Start at the line that has "height = object_bounds()[0][2]" and stop at the line that has "on the floor.". Print those lines and all lines between them exactly, and nothing more.

***** DATASET EXCERPT *****

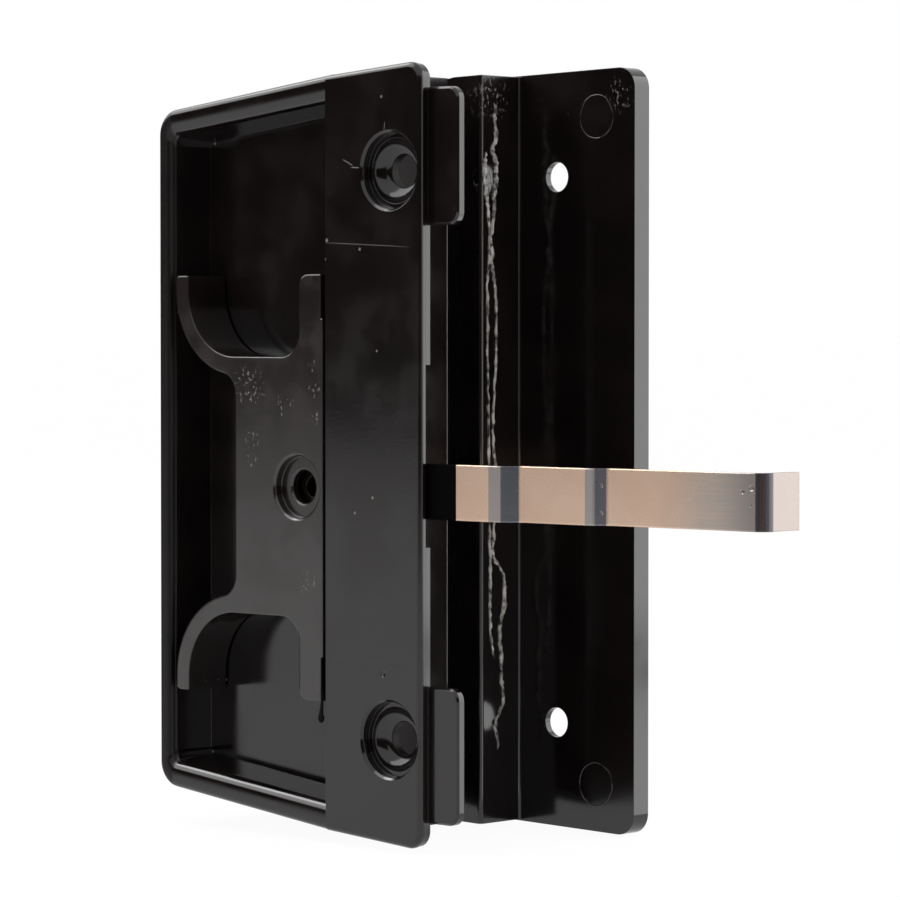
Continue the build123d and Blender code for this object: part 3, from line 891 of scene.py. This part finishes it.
@dataclass
class LatchSet:
    """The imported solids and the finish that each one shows."""

    def dress(self) -> dict[str, bpy.types.Material]:
        """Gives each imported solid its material.

        Returns:
            The materials by the node that wears them.
        """
        finishes = {
            "inside_pull": MouldedPlastic(
                "moulded_abs_inside_pull",
                witness_lines=(
                    Scuff(-5.5, 35.3, -2.8, 16.5, 0.1), Scuff(-6.0, -34.6, -2.8, 14.0, 0.06)),
                scuffs=(
                    Scuff(-9.6, 49.2, -24, 2.2), Scuff(-7.9, 48.3, -4, 1.6),
                    Scuff(-1.0, 55.1, 80, 1.2)),
                flecks=(
                    Spot(-14.6, 0.0, 36.2, 0.5), Spot(-15.0, 0.2, 33.0, 0.45),
                    Spot(-6.8, 0.0, 34.6, 0.4), Spot(-1.7, 0.0, 60.0, 0.35),
                    Spot(-3.8, 0.0, -7.1, 0.45), Spot(-2.8, 0.0, 17.5, 0.3),
                    Spot(-8.0, 0.0, -9.8, 0.4), Spot(-52.2, 9.6, 54.0, 0.45),
                    Spot(-53.0, 9.6, -54.1, 0.4), Spot(-49.5, 9.6, -41.0, 0.4)),
                # A pit, painted darker as shade.
                pits=(Spot(-1.4, 0.0, -36.6, 0.5),),
                # Painted highlight along the inside box's upright edge.
                lit_edge=LitEdge(-8.75, 23.6, 40.0),
                matt=(Spot(0.0, 4.7, 47.625, 3.0), Spot(0.0, 4.7, -47.625, 3.0),
                      Spot(-8.75, 14.0, 47.6, 5.5), Spot(-8.75, 14.0, -47.6, 5.5))),
            "inside_slide": MouldedPlastic(
                "moulded_abs_inside_slide", colour="#120c0a", haze="#1a1310",
                glossy=0.15, dull=0.22, specular=0.8, edge=0.4, flow=8.0, dust=0.09,
                rubbed=(
                    Spot(-33.8, 0.0, 11.2, 4.0), Spot(-24.9, 0.0, 8.0, 2.2),
                    Spot(-33.0, 0.0, 2.6, 2.0), Spot(-33.2, 0.0, -1.4, 1.6),
                    Spot(-17.6, 0.0, 14.8, 1.6), Spot(-17.5, 0.0, 10.8, 1.8),
                    Spot(-17.4, 0.0, 6.3, 1.4), Spot(-19.0, 0.0, -22.0, 2.5))),
            "outside_pull": MouldedPlastic(
                "moulded_abs_outside_pull", dust=0.03,
                rubbed=(Spot(-8.75, 35.0, 61.5, 4.0), Spot(-8.75, 33.6, 47.0, 2.6),
                        Spot(14.5, 42.1, 61.5, 3.0))),
            "outside_slide": MouldedPlastic(
                "moulded_abs_outside_slide", colour="#120c0a", haze="#1a1310", flow=8.0),
            "latch_hook": RolledStainless(
                "rolled_stainless_hook",
                # Painted light and shade: a lit and a shaded wall for each of two press marks,
                # then shade with a thin highlight line across the bend.
                painted_bands=(
                    PaintedBand(21.2, 23.7, "#a8a19e"), PaintedBand(23.7, 26.0, "#6e747b"),
                    PaintedBand(40.2, 42.0, "#aaa5a2"), PaintedBand(42.0, 43.4, "#7b7b86"),
                    PaintedBand(73.9, 74.7, "#4c4a4e"), PaintedBand(74.7, 75.0, "#5e4a44"),
                    PaintedBand(75.0, 75.4, "#4c4a4e"), PaintedBand(75.4, 79.0, "#857d78")),
                # Pits, painted darker as shade.
                pits=(
                    Spot(71.4, 5.8, -4.2, 0.35), Spot(73.2, 5.8, -3.6, 0.45),
                    Spot(73.0, 5.8, -6.3, 0.25), Spot(42.8, 5.0, -4.0, 0.3),
                    Spot(42.8, 5.0, -8.4, 0.3))),
        }
        applied = {}
        for node, finish in finishes.items():
            applied[node] = finish.build()
            for slot in frame["nodes"][node].material_slots:
                slot.material = applied[node]
            LOG.info("%s wears %s", node, finish.name)
        return applied


@dataclass
class Photographer:
    """The camera, worked out from both pulls' screw holes and outlines in the photograph."""

    eye: Point = (0.47726, -0.49153, 0.02166)
    yaw: float = 43.30
    pitch: float = -1.73
    lens: float = 164.0
    sensor: float = 36.0

    def build(self) -> None:
        """Adds the camera and makes it the scene's own."""
        data = bpy.data.cameras.new("camera")
        data.lens = self.lens
        data.sensor_width = self.sensor
        data.clip_start = 0.01
        data.clip_end = 60.0
        camera = bpy.data.objects.new("camera", data)
        bpy.context.scene.collection.objects.link(camera)
        camera.location = self.eye
        camera.rotation_euler = Euler((radians(90 + self.pitch), 0.0, radians(self.yaw)))
        bpy.context.scene.camera = camera


@dataclass(frozen=True)
class Softbox:
    """A square lamp: where it stands, where it looks, its size and how bright its face is."""

    name: str
    place: Point
    aim: Point
    width: float
    height: float
    radiance: float
    colour: str = "#ffffff"

    def build(self) -> None:
        """Adds the lamp, unseen by the camera itself."""
        data = bpy.data.lights.new(self.name, "AREA")
        data.shape = "RECTANGLE"
        data.size = self.width
        data.size_y = self.height
        data.energy = self.radiance * self.width * self.height * pi
        data.color = linear(self.colour)[:3]
        lamp = bpy.data.objects.new(self.name, data)
        bpy.context.scene.collection.objects.link(lamp)
        lamp.location = self.place
        look = Vector(self.aim) - Vector(self.place)
        lamp.rotation_euler = look.to_track_quat("-Z", "Y").to_euler()
        lamp.visible_camera = False


@dataclass
class Studio:
    """A white paper floor, white surroundings, soft lamps and black cards by the room side."""

    floor_gap: float = 0.3
    floor_size: float = 40.0
    ambient: float = 0.9

    def floor(self) -> float:
        """Lays the paper just below the object.

        Returns:
            Its height, in metres.
        """
        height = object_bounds()[0][2] - self.floor_gap * MM
        bpy.ops.object.select_all(action="DESELECT")
        bpy.ops.mesh.primitive_plane_add(size=self.floor_size, location=(0.0, 0.0, height))
        paper = bpy.context.object
        paper.name = "floor"
        paper.data.materials.append(StudioPaper().build())
        paper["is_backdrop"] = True
        return height

    def card(self, name: str, ends: tuple[tuple[float, float], tuple[float, float]], foot: float,
             rise: float, material: bpy.types.Material) -> None:
        """Stands a card up on the floor.

        Args:
            name: The card's name.
            ends: Where its two ends stand, in metres along X and Y.
            foot: The floor's height, in metres.
            rise: How tall it is, in metres.
            material: What it is made of.
        """
        (x0, y0), (x1, y1) = ends
        along = Vector((x1 - x0, y1 - y0, 0.0))
        bpy.ops.object.select_all(action="DESELECT")
        bpy.ops.mesh.primitive_plane_add(size=1.0)
        card = bpy.context.object
        card.name = name
        card.scale = (along.length, rise, 1.0)
        card.location = ((x0 + x1) / 2, (y0 + y1) / 2, foot + rise / 2)
        card.rotation_euler = (radians(90), 0.0, along.to_2d().angle_signed(Vector((1.0, 0.0))))
        apply_place(card)
        card.visible_camera = False
        card.data.materials.append(material)
        card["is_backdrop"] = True

    def world(self) -> None:
        """Surrounds the object with white, at full strength for all but scattered light."""
        world = bpy.data.worlds.new("white_room")
        bpy.context.scene.world = world
        world.use_nodes = True
        tree = world.node_tree
        tree.nodes.clear()
        seen = directly_seen(tree)
        strength = add_node(tree, "ShaderNodeMapRange",
                            {"Value": seen, "To Min": self.ambient, "To Max": 1.0})
        sky = add_node(tree, "ShaderNodeBackground",
                       {"Color": WHITE, "Strength": strength.outputs[0]})
        add_node(tree, "ShaderNodeOutputWorld", {"Surface": sky.outputs[0]})

    def build(self) -> None:
        """Sets up floor, cards, surroundings and lamps."""
        height = self.floor()
        black = BlackCard().build()
        self.card("backdrop_card_front", ((-3.40, 0.04), (0.31, -3.46)), height, 0.65, black)
        self.card("backdrop_card_camera", ((0.08, -0.98), (1.02, -0.31)), height, 0.45, black)
        self.card("backdrop_card_side", ((-0.17, -0.075), (-0.22, 0.06)), height, 0.146, black)
        self.world()
        lamps = (
            Softbox("right_softbox", (0.25, 0.27, 0.14), (0.0, 0.02, 0.1), 0.5, 0.4, 2.4),
            Softbox("right_low_softbox", (0.15, 0.15, height + 0.001), (0.15, 0.15, 1.0),
                    0.24, 0.24, 2.0),
            Softbox("top_softbox", (-0.6, -0.25, 0.65), (0.0, 0.0, 0.0), 1.0, 1.0, 2.4),
            Softbox("key_softbox", (-0.56, -0.17, 0.60), (0.0, 0.0, 0.0), 0.26, 0.26, 4.5),
        )
        for lamp in lamps:
            lamp.build()
            LOG.info("%s stands at %s", lamp.name, lamp.place)
        view = bpy.context.scene.view_settings
        view.view_transform = "Standard"


def main() -> None:
    """Dresses the solids, adds the moulding marks, and sets the studio and the camera."""
    logging.basicConfig(level=logging.INFO, format="%(name)s: %(message)s")
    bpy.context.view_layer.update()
    Photographer().build()
    applied = LatchSet().dress()
    SeamFlash().build()
    PinMark().build(applied["outside_pull"])
    FlashNib().build()
    RimBead().build("rim_bead_inside", at_left=59.4, at_flange=64.4, facing=Facing.ROOM,
                    face_y=0.0, material=applied["inside_pull"])
    RimBead().build("rim_bead_outside", at_left=60.0, at_flange=65.7, facing=Facing.OUTDOORS,
                    face_y=46.4, material=applied["outside_pull"])
    Studio().build()
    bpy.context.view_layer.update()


if __name__ == "__main__":
    main()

*****

- **RESPONSE TO THE EXERCISE**
        height = object_bounds()[0][2] - self.floor_gap * MM
        bpy.ops.object.select_all(action="DESELECT")
        bpy.ops.mesh.primitive_plane_add(size=self.floor_size, location=(0.0, 0.0, height))
        paper = bpy.context.object
        paper.name = "floor"
        paper.data.materials.append(StudioPaper().build())
        paper["is_backdrop"] = True
        return height

    def card(self, name: str, ends: tuple[tuple[float, float], tuple[float, float]], foot: float,
             rise: float, material: bpy.types.Material) -> None:
        """Stands a card up on the floor.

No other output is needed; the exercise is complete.